The cartridge 108 received by the fixture 102 is a microfluidic device configured to carry out the first dimension of 2-D gel electrophoresis analysis, IEF. In addition, after the IEF process is complete, the cartridge 108 received in the fixture 102 may also further prepare the processed sample for transfer to an SDS-PAGE process. One embodiment for the cartridge 108 is shown in FIG. 2.

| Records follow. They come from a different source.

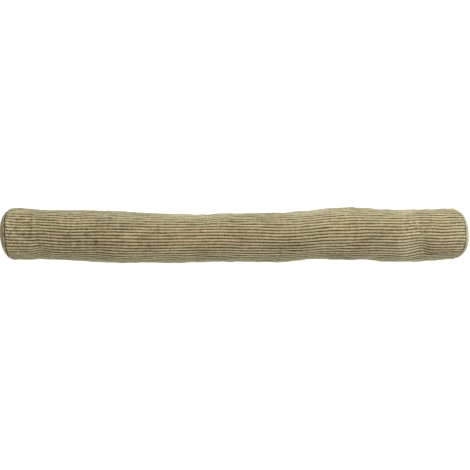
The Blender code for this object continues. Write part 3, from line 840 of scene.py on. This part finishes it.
class Shader:
    """Adds nodes to one material, each with its settings and inputs in a line."""

    def __init__(self, name):
        self.material = bpy.data.materials.new(name)
        self.material.use_nodes = True
        self.nodes = self.material.node_tree.nodes
        self.links = self.material.node_tree.links

    def add(self, kind, inputs, **settings):
        """A node of one kind, whose inputs are values or other nodes' outputs."""
        node = self.nodes.new(kind)
        for name, value in settings.items():
            setattr(node, name, value)
        for key, value in inputs.items():
            if isinstance(value, bpy.types.NodeSocket):
                self.links.new(value, node.inputs[key])
            else:
                node.inputs[key].default_value = value
        return node

    def math(self, operation, first, second, clamp=False):
        """A Math node's result."""
        inputs = {0: first, 1: second}
        return self.add("ShaderNodeMath", inputs, operation=operation, use_clamp=clamp).outputs[0]

    def attribute(self, name, output="Fac"):
        """One of the mesh's attributes, as a number or a vector."""
        return self.add("ShaderNodeAttribute", {}, attribute_name=name).outputs[output]

    def noise(self, vector, scale, detail, roughness):
        """A noise texture's value, from 0 to 1."""
        inputs = {"Vector": vector, "Scale": scale, "Detail": detail, "Roughness": roughness}
        return self.add("ShaderNodeTexNoise", inputs).outputs["Fac"]

    def scaled(self, vector, scale):
        """A vector with each part multiplied."""
        inputs = {0: vector, 1: scale}
        return self.add("ShaderNodeVectorMath", inputs, operation="MULTIPLY").outputs[0]

    def mix(self, factor, first, second, blend="MIX"):
        """Two colours mixed."""
        node = self.nodes.new("ShaderNodeMix")
        node.data_type = "RGBA"
        node.blend_type = blend
        for key, kind, value in (("Factor", "VALUE", factor), ("A", "RGBA", first), ("B", "RGBA", second)):
            socket = [s for s in node.inputs if s.name == key and s.type == kind][0]
            if isinstance(value, bpy.types.NodeSocket):
                self.links.new(value, socket)
            else:
                socket.default_value = value
        return [s for s in node.outputs if s.type == "RGBA"][0]


def pile_look(shader):
    """The pile's colour and relief: pale crowns, dark valleys partly darkened by painted shade, streaks, brown
    and green nap, nubs, and the patches' painted light and painted sheen.
    """
    level = shader.attribute("level")
    cloth = shader.attribute("cloth", "Vector")
    painted_sheen = shader.attribute("painted_sheen")
    lay = shader.add("ShaderNodeSeparateXYZ", {0: shader.attribute("nap", "Vector")})
    patch_tone_and_painted_light, lay_green, lay_nubby = lay.outputs
    place = shader.add("ShaderNodeTexCoord", {}).outputs["Object"]
    nubs, streaks, beads = [
        shader.noise(shader.scaled(cloth, scale), 1.0, detail, roughness)
        for scale, detail, roughness in (NUBS, STREAKS, BEADS)
    ]
    nap = shader.noise(place, *NAP)
    hue = shader.noise(shader.scaled(place, HUE_STRETCH), *HUE)
    blotches = shader.noise(shader.scaled(place, BLOTCH_STRETCH), *BLOTCHES)
    pile = shader.noise(place, *PILE)
    uneven = shader.math("MULTIPLY", shader.math("SUBTRACT", beads, 0.5), lay_nubby)
    raised = shader.math("MULTIPLY", shader.math("SUBTRACT", nubs, 0.5), NUB_RAISING)
    raised = shader.math("ADD", raised, shader.math("MULTIPLY", uneven, BEAD_RAISING))
    # The ribs go from the valley colour, partly painted shade, to the crown colour
    raised = shader.math("ADD", raised, shader.math("POWER", level, RIB_SHARPNESS), clamp=True)
    tone = shader.mix(raised, VALLEY, CROWN)
    least, most = HUE_RANGE
    hue = shader.add("ShaderNodeMapRange", {"Value": hue, "From Min": least, "From Max": most}).outputs[0]
    hue = shader.math("ADD", hue, lay_green, clamp=True)
    tone = shader.mix(1.0, tone, shader.mix(hue, BROWN_NAP, GREEN_NAP), "MULTIPLY")
    # The patches' tone, partly painted highlight and shade, brightens or darkens the pile
    light = shader.math("ADD", shader.math("MULTIPLY", patch_tone_and_painted_light, TONE_LIGHT), BASE_LIGHT)
    for part, share in ((streaks, STREAK_LIGHT), (nap, NAP_LIGHT), (uneven, BEAD_LIGHT)):
        light = shader.math("ADD", light, shader.math("MULTIPLY", part, share))
    grey = shader.add("ShaderNodeCombineColor", {0: light, 1: light, 2: light}).outputs[0]
    tone = shader.mix(1.0, tone, grey, "MULTIPLY")
    # Painted sheen: pale blotches where the patches paint sheen; the patches' tone, partly painted highlight,
    # pales the pile too
    sheen_paint_blotches = shader.math("SUBTRACT", blotches, SHEEN_PAINT_START)
    sheen_paint_blotches = shader.math("MULTIPLY", sheen_paint_blotches, SHEEN_PAINT_GAIN, clamp=True)
    sheen_paint_blotches = shader.math("MULTIPLY", painted_sheen, shader.math("MULTIPLY", sheen_paint_blotches, SHEEN_PAINT_PALENESS))
    pale = shader.math("MULTIPLY", patch_tone_and_painted_light, TONE_PALENESS, clamp=True)
    tone = shader.mix(shader.math("ADD", pale, sheen_paint_blotches, clamp=True), tone, PALE_NAP_AND_SHEEN_PAINT)
    fluff = shader.math("MULTIPLY", pile, BUMP_PILE)
    height = shader.math("ADD", shader.math("MULTIPLY", nubs, BUMP_NUBS), fluff)
    relief = {"Height": height, "Strength": BUMP_STRENGTH, "Distance": BUMP_DEPTH}
    return tone, shader.add("ShaderNodeBump", relief).outputs[0]


def corduroy(name, sheen):
    """The corduroy of one piece, with its own sheen."""
    shader = Shader(name)
    tone, bump = pile_look(shader)
    surface = shader.nodes["Principled BSDF"]
    shader.links.new(tone, surface.inputs["Base Color"])
    shader.links.new(bump, surface.inputs["Normal"])
    surface.inputs["Roughness"].default_value = CLOTH_ROUGHNESS
    surface.inputs["Specular IOR Level"].default_value = CLOTH_SPECULAR
    surface.inputs["Sheen Weight"].default_value = sheen
    surface.inputs["Sheen Roughness"].default_value = SHEEN_ROUGHNESS
    surface.inputs["Sheen Tint"].default_value = SHEEN_TINT
    return shader.material


def plain_surface(name, colour, roughness, glow):
    """A plain painted surface, lit from within by a light table's glow."""
    shader = Shader(name)
    surface = shader.nodes["Principled BSDF"]
    surface.inputs["Base Color"].default_value = colour
    surface.inputs["Roughness"].default_value = roughness
    surface.inputs["Specular IOR Level"].default_value = 0.0
    surface.inputs["Emission Color"].default_value = colour
    surface.inputs["Emission Strength"].default_value = glow
    return shader.material


def make_floor():
    """The pale floor under the tube."""
    bpy.ops.mesh.primitive_plane_add(size=FLOOR_SIZE, location=FLOOR_PLACE)
    floor = bpy.context.object
    floor.name = "floor"
    paint = plain_surface("floor_paint", FLOOR_COLOUR, FLOOR_ROUGHNESS, FLOOR_GLOW)
    floor.data.materials.append(paint)


def add_light(name, place, towards, size, power):
    """One soft square light, aimed at a point."""
    light = bpy.data.lights.new(name, "AREA")
    light.shape = "SQUARE"
    light.size = size
    light.energy = power
    lamp = bpy.data.objects.new(name, light)
    lamp.location = place
    lamp.rotation_euler = (Vector(towards) - Vector(place)).to_track_quat("-Z", "Y").to_euler()
    bpy.context.scene.collection.objects.link(lamp)


def light_studio():
    """An even white room with one large soft light over the tube's back."""
    world = bpy.data.worlds.new("studio")
    world.use_nodes = True
    background = world.node_tree.nodes["Background"]
    background.inputs["Color"].default_value = (1.0, 1.0, 1.0, 1.0)
    background.inputs["Strength"].default_value = WORLD_LIGHT
    bpy.context.scene.world = world
    add_light("key_light", KEY_PLACE, KEY_AIM, KEY_SIZE, KEY_LIGHT)
    bpy.context.scene.view_settings.view_transform = "Standard"


def place_camera():
    """The camera straight above, with the tube's back at the top of the picture."""
    camera = bpy.data.cameras.new("camera")
    camera.lens = LENS
    camera.sensor_width = SENSOR
    holder = bpy.data.objects.new("camera", camera)
    holder.location = CAMERA_PLACE
    bpy.context.scene.collection.objects.link(holder)
    bpy.context.scene.camera = holder


place_camera()
light_studio()
make_floor()
make_sleeve(corduroy("sleeve_corduroy", SHEEN))
for panel_end in rows(END_COLUMNS, ENDS):
    make_panel(panel_end, corduroy(panel_end["name"] + "_corduroy", panel_end["sheen"]))
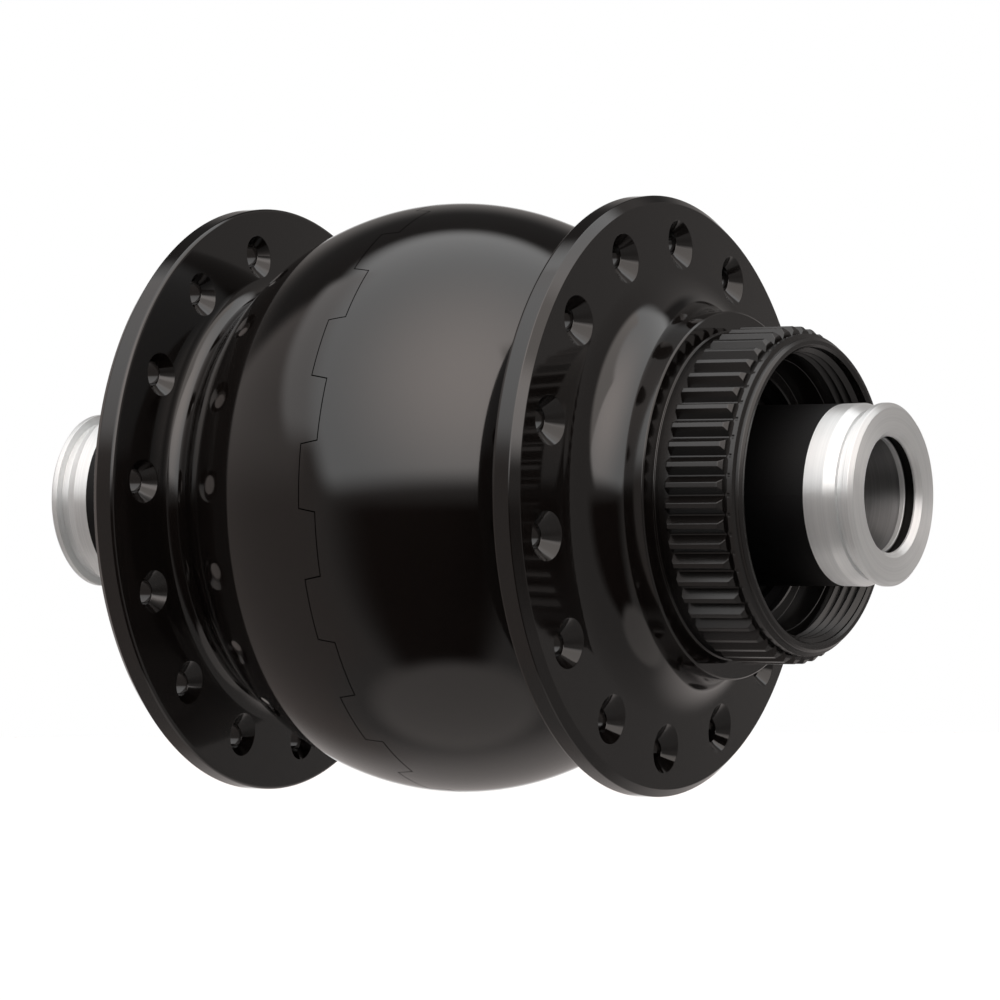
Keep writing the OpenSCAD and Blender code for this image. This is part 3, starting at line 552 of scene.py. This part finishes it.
def edge_bands(*corners):
    """Bands of an outline from its corners, each (radius, place, rounding). Metal is on its left."""
    coarse_turn, fine_turn, large_rounding = 15, 7, 0.3  # degrees to a step, and mm
    spots = np.array([c[:2] for c in corners], float)
    bands, start = [], spots[0]
    for i in range(1, len(spots)):
        along = spots[i] - spots[i - 1]
        along = along / np.linalg.norm(along)
        normal = np.array([along[1], -along[0]])
        rounding = corners[i][2] if i + 1 < len(spots) else 0
        if rounding == 0:
            bands.append((np.array([start, spots[i]]), np.array([normal, normal])))
            start = spots[i]
            continue
        onward = spots[i + 1] - spots[i]
        onward = onward / np.linalg.norm(onward)
        turn = math.atan2(along[0] * onward[1] - along[1] * onward[0], along @ onward)
        reach = rounding * math.tan(abs(turn) / 2)
        end = spots[i] - along * reach
        bands.append((np.array([start, end]), np.array([normal, normal])))
        bulge = math.copysign(1, turn)
        first = math.atan2(normal[1], normal[0])
        one_turn = math.radians(fine_turn if rounding > large_rounding else coarse_turn)
        t = first + np.linspace(0, turn, max(3, math.ceil(abs(turn) / one_turn)) + 1)
        out = np.stack([np.cos(t), np.sin(t)], 1)
        bands.append((end - bulge * rounding * normal + bulge * rounding * out, out))
        start = spots[i] + onward * reach
    return bands


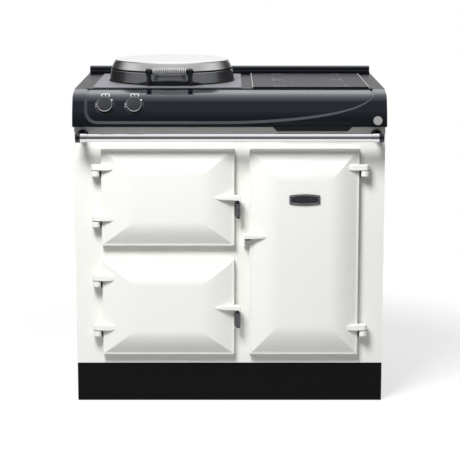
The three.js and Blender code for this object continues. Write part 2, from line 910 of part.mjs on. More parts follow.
// The stops along one side of a door: rim, bevel steps, middle and back again
function doorStops(length, bevel) {
  const near = [0, doorRim];
  for (let step = 1; step <= bevelSteps; step += 1) {
    near.push(doorRim + ((bevel - doorRim) * step) / bevelSteps);
  }
  const far = near.map((stop) => length - stop).reverse();
  return [...near, ...far];
}

// How far the door's front stands proud at a point: four bevels that round over to a flat middle
function doorProud(u, v, [width, height], [bevelX, bevelZ]) {
  const rise = (distance, bevel) => (distance - doorRim) / (bevel - doorRim);
  const across = rise(Math.min(u, width - u), bevelX);
  const along = rise(Math.min(v, height - v), bevelZ);
  const share = THREE.MathUtils.clamp(Math.min(across, along), 0, 1);
  return doorEdge + doorCrown * Math.sin((Math.PI / 2) * share);
}

function crownedDoor({ x, z, bevel }) {
  const size = [x[1] - x[0], z[1] - z[0]];
  const stopsX = doorStops(size[0], bevel[0]);
  const stopsZ = doorStops(size[1], bevel[1]);
  const geometry = new THREE.BoxGeometry(1, 1, 1, stopsX.length - 1, 1, stopsZ.length - 1);
  const position = geometry.attributes.position;
  const stopAt = (stops, share) => stops[Math.round(share * (stops.length - 1))];
  for (let i = 0; i < position.count; i += 1) {
    const u = stopAt(stopsX, position.getX(i) + 0.5);
    const v = stopAt(stopsZ, position.getZ(i) + 0.5);
    const proud = position.getY(i) < 0 ? doorProud(u, v, size, bevel) : 0;
    position.setXYZ(i, x[0] + u, doorBackY - proud, z[0] + v);
  }
  return solid(geometry);
}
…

A free flow IEF microfluidic device 200 for use in accordance with once aspect of the invention is shown in FIG. 2. The device 200 in FIG. 2 is based on the technology discussed in:

    • U.S. Pat. No. 5,599,432, entitled “Device and a Method for the Electrophoretic Separation of Fluid Substance Mixtures”, issued Feb. 4, 1997, to Ciba-Geigy Corporation as assignee of the inventors Andreas Manz and Carlos S. Effenhauser; and
    • U.S. Pat. No. 5,180,480, entitled “Apparatus for the Preparation of Samples, Especially for Analytical Purposes”, issued Jan. 19, 1993, to Ciba-Geigy Corporation as assignee of the inventor Andreas Manz.
      Both of these patents are incorporated by reference in their entirety for all purposes as if set forth verbatim herein.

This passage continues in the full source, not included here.